Diante da complexidade, as pessoas procuravam algum principio interior e essencial,
luma vez que a conversão dos fatos sociais em símbolos de personalidade só pode
ser bem-sucedida quando as complexas nuanças da contingência e da necessidade
estão retiradas de cena.
A entrada da personalidade para dentro do domínio
público, no século XIX, preparou a base para essa sociedade intimista,
induzindo as pessoas a acreditarem que os intercâmbios em sociedade eram
demonstrações da personalidade, e compondo de tal modo a percepção da
personalidade que os conteúdos dela nunca chegavam a se cristalizar, e desse
modo engajando os homens numa busca obsessiva e infindável de pistas de como os
outros eles próprios eram “realmente”. (1998, p.271)

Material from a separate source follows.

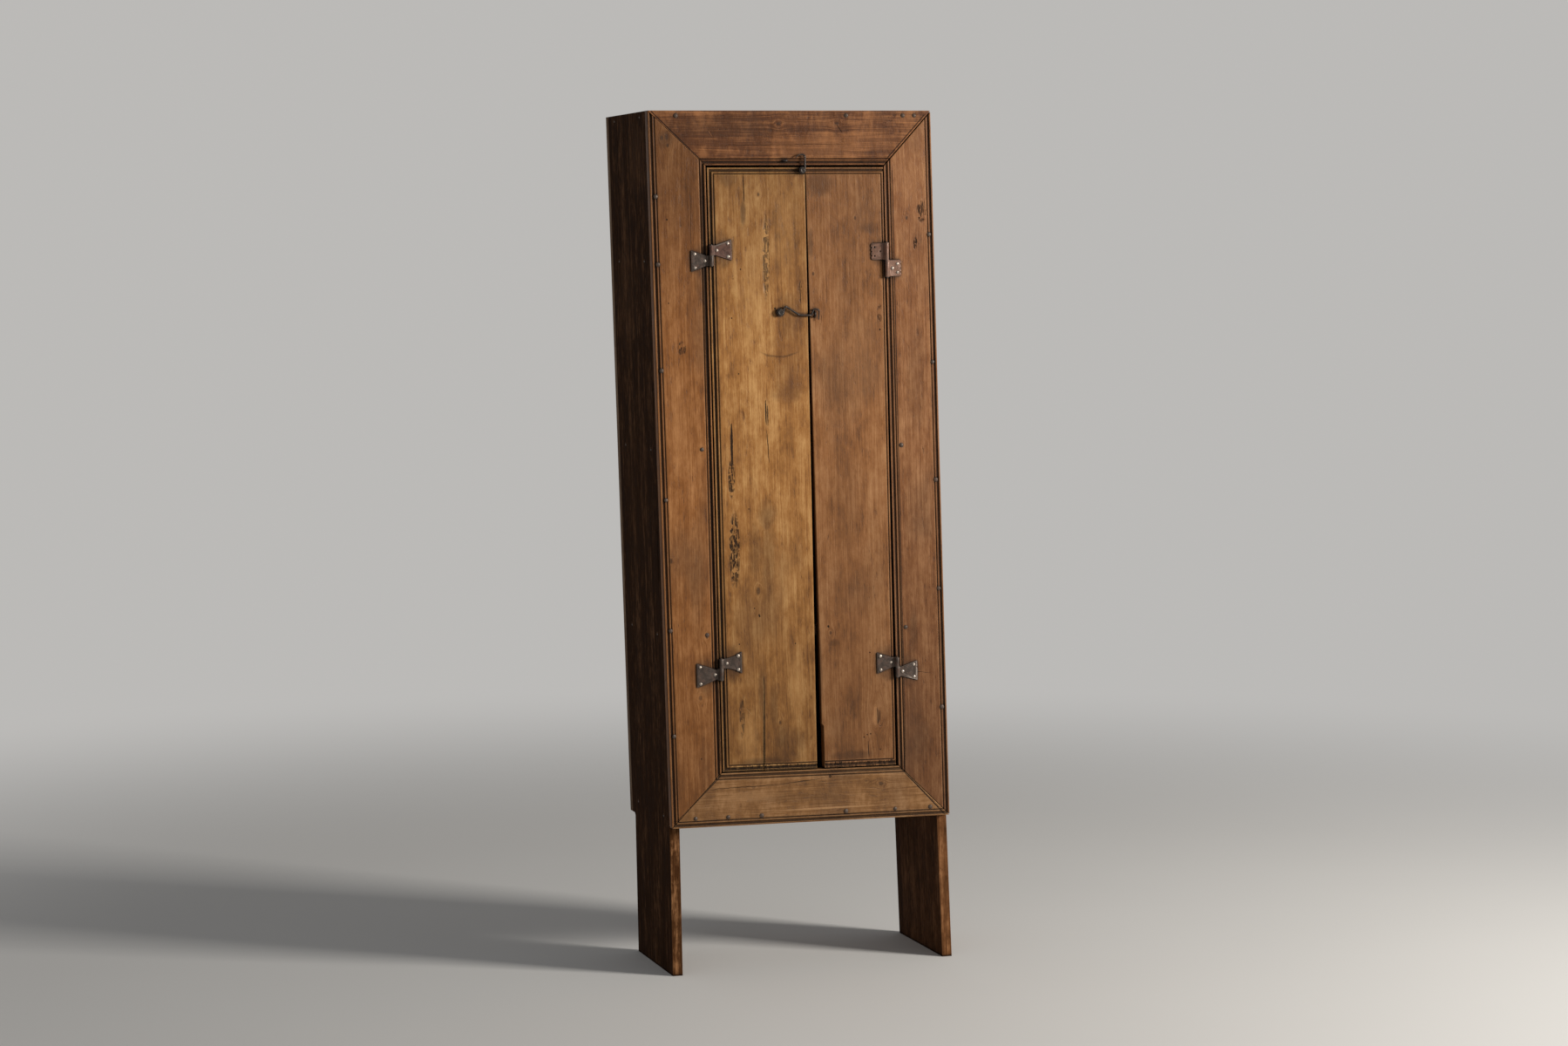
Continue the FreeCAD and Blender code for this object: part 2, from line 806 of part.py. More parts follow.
def stud(across, up, eye, rod):
    """The stud that a hook's eye turns on, with a shoulder under it and a flat head."""
    radius = eye * math.cos(math.pi / eye_sides) - rod - stud_clearance
    shoulder = radius + stud_shoulder_extra
    head = radius + stud_head_extra
    eye_front = -hook_proud - rod - stud_side_gap
    eye_back = -hook_proud + rod + stud_side_gap
    face = eye_front - stud_head_high
    stops = [
        (radius, stud_sunk),
        (radius, 0),
        (shoulder, 0),
        (shoulder, eye_back),
        (radius, eye_back),
        (radius, eye_front),
        (head, eye_front),
        (head, face),
        (head * stud_dish_share, face + stud_dish_deep),
    ]
    shape = skin([ring_of(stud_sides, wide, deep) for wide, deep in stops])
    return driven(shape, [place(across, 0, up)], backward).Solids[0]


def staple(across, up, proud, way):
    """A bent rod whose two legs stand in the wood, side by side along way."""
    half = staple_wide / 2
    low, high = [place(across, 0, up) + way * (half * turn) for turn in (-1, 1)]
    crown = forward * (proud - staple_rod)
    root = backward * staple_sunk
    corners = [low + root, low + crown, high + crown, high + root]
    points = bent_path(corners, [0, staple_bend, staple_bend, 0])
    return rod_along(points, way.cross(forward), staple_rod)


# The nails.
def ring_of(count, radius, deep):
    """The corners of a flat ring about a nail's or a stud's own line."""
    points = []
    for number in range(count):
        angle = 2 * math.pi * (number + 1 / 2) / count
        points.append(FreeCAD.Vector(radius * math.cos(angle), deep, radius * math.sin(angle)))
    return points


def domed_nail(radius, length):
    """A nail with a faceted dome that stands on the surface."""
    crown_radius = radius * nail_crown_share
    crown_deep = -nail_head_high * nail_crown_share
    crown = ring_of(nail_head_sides, crown_radius, crown_deep)
    top = [FreeCAD.Vector(0, -nail_head_high, 0)]
    head = skin([ring_of(nail_head_sides, radius, 0), crown, top])
    point = [FreeCAD.Vector(0, length, 0)]
    shank = skin([ring_of(4, nail_shank_half * square_corner_share, 0), point])
    return head.fuse(shank)


def flush_nail():
    """A square nail driven in until its head is level with the wood."""
    rings = [
        ring_of(4, flush_head_half * square_corner_share, 0),
        ring_of(4, nail_shank_half * square_corner_share, flush_head_high),
        [FreeCAD.Vector(0, flush_nail_long, 0)],
    ]
    return skin(rings)


def driven(nail, spots, way):
    """Copies of a nail that are driven in at the spots along way, as one group."""
    turn = FreeCAD.Rotation(backward, way)
    copies = []
    for spot in spots:
        shape = nail.copy()
        shape.Placement = FreeCAD.Placement(spot, turn)
        copies.append(shape)
    return Part.makeCompound(copies)


def frame_nail_spots():
    """Where nails hold the frame to the sides, the shelves, the top and the bottom."""
    spots = []
    for side, shares in ((-1, left_stile_nail_shares), (1, right_stile_nail_shares)):
        for share in shares:
            up = between(low_line(0), case_height, share)
            across = side * (half_width - side_thick / 2)
            spots.append(place(across, 0, up))
    for number in shelf_nail_shelves:
        up = shelf_levels[number] + board_thick / 2
        spots.append(place(opening_side("left", up) - shelf_nail_inset, 0, up))
        spots.append(place(opening_side("right", up) + shelf_nail_inset, 0, up))
    for share in top_rail_nail_shares:
        across = between(-half_width, half_width, share)
        spots.append(place(across, 0, top_line(across) - board_thick / 2))
    for share in low_rail_nail_shares:
        across = between(-half_width, half_width, share)
        spots.append(place(across, 0, low_line(across) + bottom_rise + board_thick / 2))
    return spots


def board_levels():
    """The middle height of every cross board, as a function of across."""
    levels = [
        lambda across: top_line(across) - board_thick / 2,
        lambda across: low_line(across) + bottom_rise + board_thick / 2,
    ]
    for level in shelf_levels:
        levels.append(lambda across, level=level: level + board_thick / 2)
    return levels


def side_nails():
    """The nails through both sides into the ends of the boards."""
    groups = []
    for side in (-1, 1):
        spots = []
        for level in board_levels():
            for share in side_nail_shares:
                deep = between(frame_thick, boards_back, share)
                spots.append(place(side * half_width, deep, level(side * half_width)))
        groups.append(driven(flush_nail(), spots, FreeCAD.Vector(-side, 0, 0)))
    return groups


def back_nails():
    """The nails through the back planks into the boards."""
    spots = []
    edges = (0,) + back_seam_shares + (1,)
    for left, right in zip(edges, edges[1:]):
        for share in back_nail_shares:
            across = between(-half_width, half_width, between(left, right, share))
            for level in board_levels():
                spots.append(place(across, case_depth, level(across)))
    return driven(flush_nail(), spots, forward)


def build():
    """Every piece of the cabinet by the name of its node."""
    boards = make_boards()
    planks = back_planks()
    frame = frame_parts()
    sides = {"left_side": side_board(-1, boards), "right_side": side_board(1, boards)}
    doors = {"left_door_plank": left_door_plank(), "right_door_plank": right_door_plank()}
    iron, leaf_spots = make_hinges()

    frame_nails = driven(domed_nail(nail_head_radius, nail_long), frame_nail_spots(), backward)
    small_nail = domed_nail(leaf_nail_radius, leaf_nail_long)
    leaf_nails = {body: driven(small_nail, spots, backward) for body, spots in leaf_spots.items()}
    left_nails, right_nails = side_nails()
    rear_nails = back_nails()

    catch = staple(catch_across, catch_up, staple_proud, FreeCAD.Vector(0, 0, 1))
    rail_loop = staple(
        rail_staple_across, rail_staple_up, rail_staple_proud, FreeCAD.Vector(1, 0, 0)
    )
    latch_stud = stud(latch_stud_across, latch_stud_up, latch_eye, latch_rod)
    top_stud = stud(top_stud_across, top_stud_up, top_eye, top_rod)

    for name in frame:
        frame[name] = frame[name].cut(frame_nails).cut(leaf_nails["frame"])
    frame["top_rail"] = frame["top_rail"].cut(rail_loop)
    for name in boards:
        boards[name] = boards[name].cut(frame_nails).cut(left_nails).cut(right_nails).cut(rear_nails)
    sides["left_side"] = sides["left_side"].cut(frame_nails).cut(left_nails)
    sides["right_side"] = sides["right_side"].cut(frame_nails).cut(right_nails)
    for name in planks:
        planks[name] = planks[name].cut(rear_nails)
    doors["left_door_plank"] = doors["left_door_plank"].cut(leaf_nails["left"])
    doors["left_door_plank"] = doors["left_door_plank"].cut(latch_stud).cut(top_stud)
    doors["right_door_plank"] = doors["right_door_plank"].cut(leaf_nails["right"]).cut(catch)
    for name in iron:
        if name.endswith("frame_leaf"):
            iron[name] = iron[name].cut(leaf_nails["frame"])
        elif name.endswith("left_door_leaf"):
            iron[name] = iron[name].cut(leaf_nails["left"])
        elif name.endswith("right_door_leaf"):
            iron[name] = iron[name].cut(leaf_nails["right"])

    parts = {}
    for group in (sides, boards, planks, frame, doors, iron):
        parts.update(group)
    parts["frame_nails"] = frame_nails
    parts["side_nails"] = Part.makeCompound(left_nails.Solids + right_nails.Solids)
    parts["back_nails"] = rear_nails
    parts["frame_leaf_nails"] = leaf_nails["frame"]
    parts["left_leaf_nails"] = leaf_nails["left"]
    parts["right_leaf_nails"] = leaf_nails["right"]
    parts["catch_staple"] = catch
    parts["rail_staple"] = rail_loop
    parts["latch_stud"] = latch_stud
    parts["top_hook_stud"] = top_stud
    parts["latch_hook"] = hook(
        latch_stud_across, latch_stud_up, latch_eye, latch_rod, latch_long, latch_shares
    )
    parts["top_hook"] = hook(top_stud_across, top_stud_up, top_eye, top_rod, top_long, top_shares)
    return parts


os.makedirs("parts", exist_ok=True)
for node, shape in build().items():
    shape.exportStep("parts/%s.step" % node)
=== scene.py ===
"""The looks of a tall plank cupboard: worn wood, wrought iron and a plain studio."""

import json
import logging
import math
from dataclasses import dataclass, field
from enum import Enum
from typing import Any, Sequence

import bmesh
import bpy
from mathutils import Matrix, Vector

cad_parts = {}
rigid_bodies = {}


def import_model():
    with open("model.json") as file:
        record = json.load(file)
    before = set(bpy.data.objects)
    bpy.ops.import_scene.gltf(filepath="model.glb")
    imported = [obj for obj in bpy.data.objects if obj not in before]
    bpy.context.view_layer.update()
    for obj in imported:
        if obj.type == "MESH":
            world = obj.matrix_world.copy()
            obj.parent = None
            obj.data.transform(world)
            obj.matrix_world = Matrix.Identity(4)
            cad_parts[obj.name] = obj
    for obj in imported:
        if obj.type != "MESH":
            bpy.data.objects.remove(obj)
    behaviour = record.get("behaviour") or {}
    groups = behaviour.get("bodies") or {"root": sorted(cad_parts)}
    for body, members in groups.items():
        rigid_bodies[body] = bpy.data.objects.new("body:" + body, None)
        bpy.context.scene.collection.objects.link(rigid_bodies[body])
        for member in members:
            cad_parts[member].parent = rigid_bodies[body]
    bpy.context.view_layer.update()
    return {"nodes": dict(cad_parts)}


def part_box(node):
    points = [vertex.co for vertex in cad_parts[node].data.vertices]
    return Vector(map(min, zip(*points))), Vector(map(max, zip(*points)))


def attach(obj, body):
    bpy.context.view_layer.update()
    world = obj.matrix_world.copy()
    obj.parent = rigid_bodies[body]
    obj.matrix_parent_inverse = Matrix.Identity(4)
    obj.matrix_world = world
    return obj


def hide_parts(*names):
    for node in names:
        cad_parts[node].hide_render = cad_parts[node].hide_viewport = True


LOG = logging.getLogger("cupboard")
Colour = tuple[float, float, float]
Spot = tuple[float, float]

# The case leans to the left by this share of its height, about the middle of that height.
LEAN = 0.0279
MIDDLE = 0.9

# The outer face of the front frame, and bands behind it, in metres. A mask starts at a band's first depth
# and is full at its second. The bands are those of a side board's front edge, of the marks on a front
# board, and of the start and the end of a moulding's hollow, which is darkened with painted shade.
FACE = -0.1627
EDGE_BAND = (0.026, 0.020)
MARK_BAND = (0.012, 0.006)
HOLLOW_START = (0.0008, 0.0021)
HOLLOW_END = (0.0075, 0.0055)

# Points nearer to each other than this are one point.
SAME_POINT = 1e-6


class Grain(Enum):
    """Which way the fibres of a board run."""

    UPRIGHT = "upright"
    ACROSS = "across"


class Facing(Enum):
    """Which way the face that carries a board's marks looks."""

    FRONT = "front"
    BACK = "back"
    SIDE = "side"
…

O aparecimento da neutralidade do
sujeito começa a gerar nas consciências dos indivíduos novas percepções. O
silêncio e o desaparecimento de sinais sociais geram uma incerteza centrada no
individuo. Norbert Elias aborda os princípios dessa consciência silenciosa e
individual:
O que se tornou perceptível na era de Descartes foi um
movimento nessa mesma direção, à medida que o homem ascendia na escada em
caracol. Se as pessoas do nível precedente de autoconsciência se haviam
percebido, em consonância com sua educação ou Estados inseridos num reino
espiritual governado por Deus, passaram então a se perceber cada vez mais como
indivíduos, embora sem perder inteiramente a antiga concepção. A modificação
nos estilos de vida social impôs uma crescente restrição aos sentimentos, uma
necessidade maior de observar e pensar antes de agir, tanto com respeito aos objetos
físicos quanto em relação aos seres humanos. Isso deu mais valor a ênfase à
consciência de si mesmo como individuo desligado de todas as outras pessoas e
coisas (1994, p.91)
Todos esses trâmites são
conseqüências e só foram possíveis por meio do processo modernizador. A
modernidade foi marcada por uma história de desencantamento do mundo pelo
sujeito, onde ele afastava-se de Deus, ele transcendeu a idéia teocêntrica onde
sua existência só tinha sentido com um fim em Deus. Sendo assim, ele foi jogando
pra dentro de si. Sua existência tinha um fim em si próprio. O homem voltou
para o mundo tendo uma visão de ser incluso no mundo, agente transformador e
transformado.
Esse desencantamento do
mundo, a quebra do véu de significados que envolviam a existência deixou o
homem a mercê de si próprio. É nesse contexto que ele volta-se para uma
formação mais humana. Porém o processo modernizador não foi fielmente
concluído. A formação humana foi racionalizada e mais tarde instrumentalizada
afastando novamente o homem do homem. A razão iluminada passa a ser a razão
técnica.
E assim segue.
Nascemos num mundo transtornado em vórtex de egocentrismo alienado. Vivemos para um EU que nem conhecemos. Tristes dias.